• [Direction]
The data below must be copied in full and without any change.

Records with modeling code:
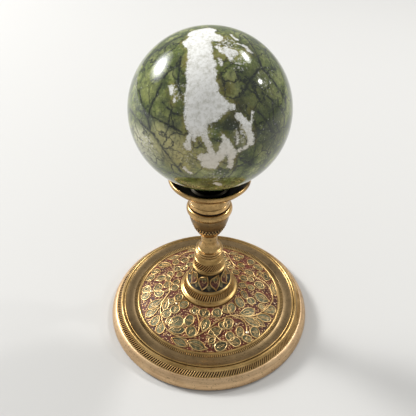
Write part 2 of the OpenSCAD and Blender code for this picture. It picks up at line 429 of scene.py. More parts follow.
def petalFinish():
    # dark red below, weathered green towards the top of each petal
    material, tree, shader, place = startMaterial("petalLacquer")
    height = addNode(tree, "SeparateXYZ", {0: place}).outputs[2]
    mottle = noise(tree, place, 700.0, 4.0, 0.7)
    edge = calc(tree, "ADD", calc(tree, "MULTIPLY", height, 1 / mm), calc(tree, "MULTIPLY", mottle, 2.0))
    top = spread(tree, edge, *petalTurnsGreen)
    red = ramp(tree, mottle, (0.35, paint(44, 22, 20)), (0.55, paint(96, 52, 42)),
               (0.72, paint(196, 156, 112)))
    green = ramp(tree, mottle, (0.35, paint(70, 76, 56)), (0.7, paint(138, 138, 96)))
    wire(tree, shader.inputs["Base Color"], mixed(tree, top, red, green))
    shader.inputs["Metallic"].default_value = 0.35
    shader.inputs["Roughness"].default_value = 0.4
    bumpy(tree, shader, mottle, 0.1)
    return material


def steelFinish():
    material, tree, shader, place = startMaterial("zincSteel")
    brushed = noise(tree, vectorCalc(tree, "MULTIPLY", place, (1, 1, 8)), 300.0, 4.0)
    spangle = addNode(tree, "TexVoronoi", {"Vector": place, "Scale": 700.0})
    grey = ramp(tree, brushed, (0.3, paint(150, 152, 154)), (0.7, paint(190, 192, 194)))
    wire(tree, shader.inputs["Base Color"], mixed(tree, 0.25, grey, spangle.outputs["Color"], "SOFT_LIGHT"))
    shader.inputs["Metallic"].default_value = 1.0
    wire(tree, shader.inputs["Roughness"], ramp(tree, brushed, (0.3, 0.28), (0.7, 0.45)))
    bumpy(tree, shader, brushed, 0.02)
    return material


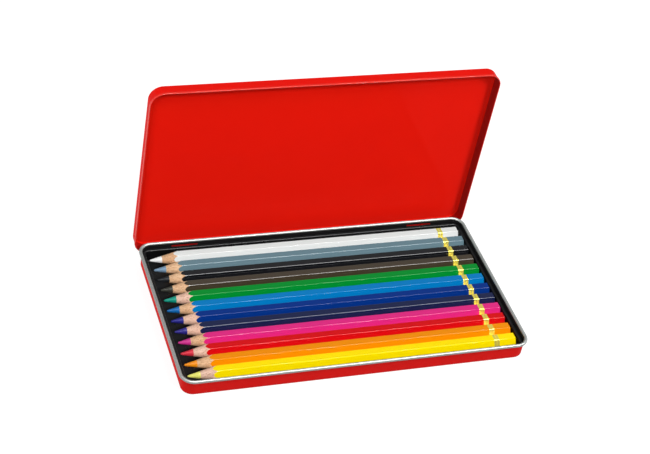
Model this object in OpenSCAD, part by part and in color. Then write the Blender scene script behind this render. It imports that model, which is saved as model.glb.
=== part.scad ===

• [Written response]
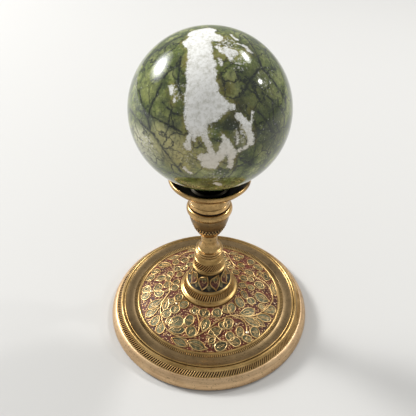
Write part 2 of the OpenSCAD and Blender code for this picture. It picks up at line 429 of scene.py. More parts follow.
def petalFinish():
    # dark red below, weathered green towards the top of each petal
    material, tree, shader, place = startMaterial("petalLacquer")
    height = addNode(tree, "SeparateXYZ", {0: place}).outputs[2]
    mottle = noise(tree, place, 700.0, 4.0, 0.7)
    edge = calc(tree, "ADD", calc(tree, "MULTIPLY", height, 1 / mm), calc(tree, "MULTIPLY", mottle, 2.0))
    top = spread(tree, edge, *petalTurnsGreen)
    red = ramp(tree, mottle, (0.35, paint(44, 22, 20)), (0.55, paint(96, 52, 42)),
               (0.72, paint(196, 156, 112)))
    green = ramp(tree, mottle, (0.35, paint(70, 76, 56)), (0.7, paint(138, 138, 96)))
    wire(tree, shader.inputs["Base Color"], mixed(tree, top, red, green))
    shader.inputs["Metallic"].default_value = 0.35
    shader.inputs["Roughness"].default_value = 0.4
    bumpy(tree, shader, mottle, 0.1)
    return material


def steelFinish():
    material, tree, shader, place = startMaterial("zincSteel")
    brushed = noise(tree, vectorCalc(tree, "MULTIPLY", place, (1, 1, 8)), 300.0, 4.0)
    spangle = addNode(tree, "TexVoronoi", {"Vector": place, "Scale": 700.0})
    grey = ramp(tree, brushed, (0.3, paint(150, 152, 154)), (0.7, paint(190, 192, 194)))
    wire(tree, shader.inputs["Base Color"], mixed(tree, 0.25, grey, spangle.outputs["Color"], "SOFT_LIGHT"))
    shader.inputs["Metallic"].default_value = 1.0
    wire(tree, shader.inputs["Roughness"], ramp(tree, brushed, (0.3, 0.28), (0.7, 0.45)))
    bumpy(tree, shader, brushed, 0.02)
    return material


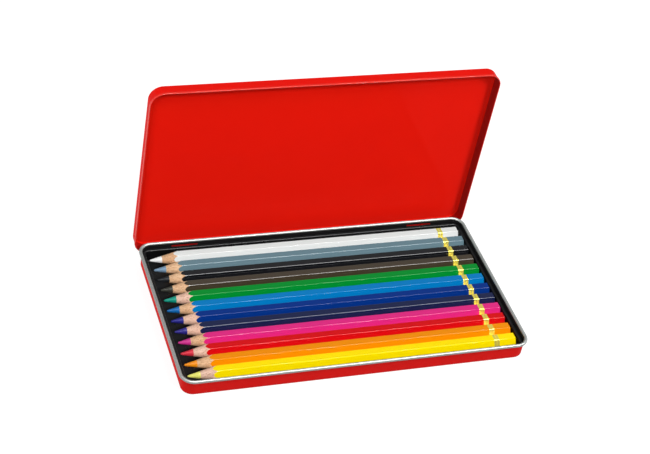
Model this object in OpenSCAD, part by part and in color. Then write the Blender scene script behind this render. It imports that model, which is saved as model.glb.
=== part.scad ===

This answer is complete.